··· Information provided

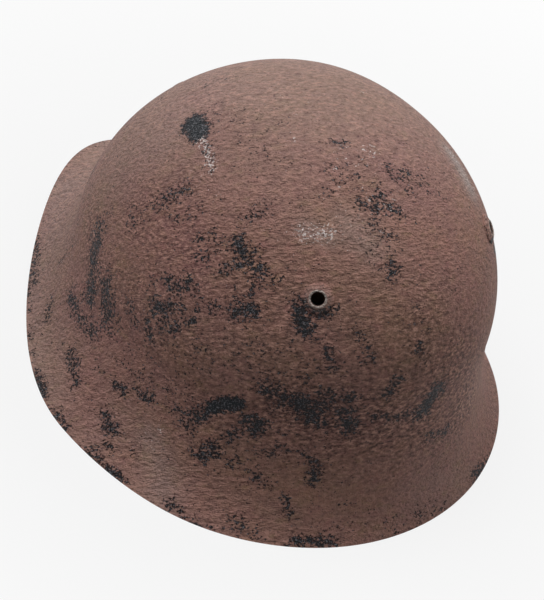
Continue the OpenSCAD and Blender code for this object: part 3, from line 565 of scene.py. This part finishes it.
# Three turned steel rivets: a conical flange with a raised crest ring outside, a barrel through
# the shell, and an end that is clenched over a washer inside. The crest is rubbed bright.
RIVET = [(3.1, -7.55), (3.1, 1.0), (3.2, 1.4), (3.4, 1.7), (3.65, 1.87), (3.9, 1.9), (4.15, 1.82),
         (4.5, 1.64), (5.0, 1.4), (5.8, 1.0), (6.8, 0.5), (7.25, 0.25), (7.4, 0.0), (7.4, -0.55),
         (4.3, -0.55), (4.3, -6.83), (5.5, -6.86), (5.8, -7.1), (5.6, -7.5), (4.6, -7.65), (3.5, -7.6)]
# the crest ring's inner and outer radius, and how high the ring, the flange and the bore's black lie
BORE_R, CREST_R, CREST_Z, FLANGE_Z, BLACK_Z = 3.2, 4.3, 1.6, 0.9, 1.1

for side, (place_mm, normal) in VENTS.items():
    bm = bmesh.new()
    ring = [bm.verts.new((r, 0, z)) for r, z in RIVET]
    edges = [bm.edges.new((a, b)) for a, b in zip(ring, ring[1:] + ring[:1])]
    bmesh.ops.spin(bm, geom=ring + edges, cent=(0, 0, 0), axis=(0, 0, 1), angle=2 * pi, steps=72,
                   use_merge=True)
    bmesh.ops.remove_doubles(bm, verts=bm.verts, dist=0.001)
    bmesh.ops.recalc_face_normals(bm, faces=bm.faces)
    marks, seat = [], upright(place_mm, normal)
    for vert in bm.verts:
        r, z = sqrt(vert.co.x ** 2 + vert.co.y ** 2), vert.co.z
        lower_half = (seat @ vert.co).z < place_mm.z - 1
        marks.append((0.95 if z > CREST_Z and BORE_R < r < CREST_R else 0.12 if z > FLANGE_Z else 0.0,
                      1.0 if r < BORE_R and z < BLACK_Z else 0.35 if r < BORE_R + 0.1 else 0.0,
                      0.9 if lower_half and r > CREST_R + 0.4 and z > -0.1 else 0.35))
    bmesh.ops.transform(bm, matrix=seat, verts=bm.verts)
    rivet = new_piece("hollow_rivet_" + side, bm, 40)
    for k, name in enumerate(("crest", "bore", "worn")):
        field = rivet.data.attributes.new(name, "FLOAT", "POINT")
        for i, mark in enumerate(marks):
            field.data[i].value = mark[k]
    rivet.data.materials.append(paint)
    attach(rivet, "helmet")
    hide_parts("vent_rivet_" + side)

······

## What the task requires:
Return exactly the opening lines of the listing above, ending with the line that has "BORE_R, CREST_R, CREST_Z, FLANGE_Z, BLACK_Z".

## Task solution:
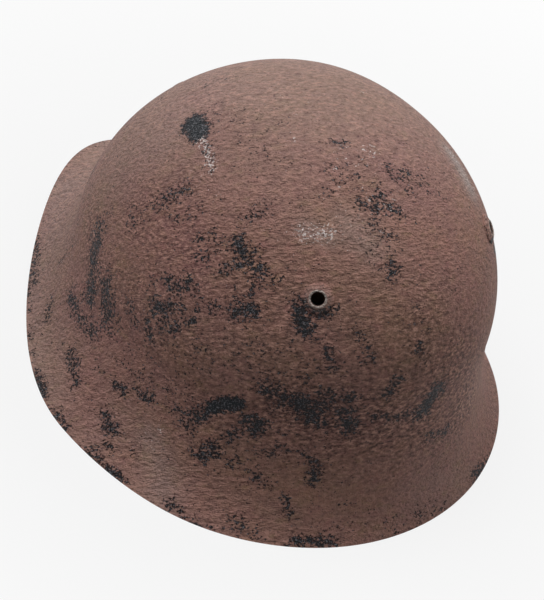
Continue the OpenSCAD and Blender code for this object: part 3, from line 565 of scene.py. This part finishes it.
# Three turned steel rivets: a conical flange with a raised crest ring outside, a barrel through
# the shell, and an end that is clenched over a washer inside. The crest is rubbed bright.
RIVET = [(3.1, -7.55), (3.1, 1.0), (3.2, 1.4), (3.4, 1.7), (3.65, 1.87), (3.9, 1.9), (4.15, 1.82),
         (4.5, 1.64), (5.0, 1.4), (5.8, 1.0), (6.8, 0.5), (7.25, 0.25), (7.4, 0.0), (7.4, -0.55),
         (4.3, -0.55), (4.3, -6.83), (5.5, -6.86), (5.8, -7.1), (5.6, -7.5), (4.6, -7.65), (3.5, -7.6)]
# the crest ring's inner and outer radius, and how high the ring, the flange and the bore's black lie
BORE_R, CREST_R, CREST_Z, FLANGE_Z, BLACK_Z = 3.2, 4.3, 1.6, 0.9, 1.1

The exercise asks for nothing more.